Growth shares are stocks that a brand new company, which is experiencing abnormal profits, sells to outside investors. The money raised from the issuance of these stocks is usually reinvested into the company to facilitate even more growth. Not every new company offers growth shares, as such are only offered by companies showing impressive gains that investors hope will continue for the long term.
Also known as growth stock or glamor stock, investors who purchase growth shares typically have an investment style where immediate returns are not expected. Investors, instead, rely on a company’s continued growth and expansion to help their shares appreciate over a long period of time. The ability and willingness to take risks on companies that are in a growth phase, even when they are profitable, is also a common characteristic of investors who invest in growth shares. Many investors even specialize in this type of investing and regularly maintain a growth fund consisting of growth shares from multiple companies. Growth rates may vary, but these types of companies tend to experience more growth at a faster rate than other companies in their same industry.

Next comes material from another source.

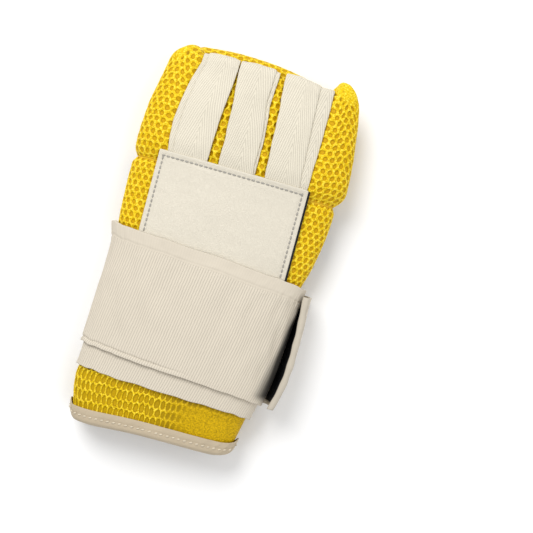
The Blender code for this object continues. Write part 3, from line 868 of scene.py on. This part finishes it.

A growth company is identified as one in which significant and often unexpected growth occurs over a set period of time. While a mature company can also experience record profits that are attractive to investors, companies selling growth shares are those that are chronologically immature, yet are experiencing growth and profits above most other immature companies in their same genre. An example of a growth industry is the technology industry, where it is not uncommon to discover a start-up venture that has quickly become a growth company while surpassing revenues even of other more mature technology companies.
Many new companies offer growth shares as a way of raising capital to grow and expand a business even further. With this understanding, investors who purchase these shares do not expect to profit from these shares right away. For this reason, most experts do not consider investment in growth shares to be the right vehicle for all investors, but rather only for those who can afford to make such long-term investments. These shares are also considered to be rather risky, in that new companies, even those that are exceeding industry averages, do not have long earning records and it is mostly unknown whether strong earnings will continue or not.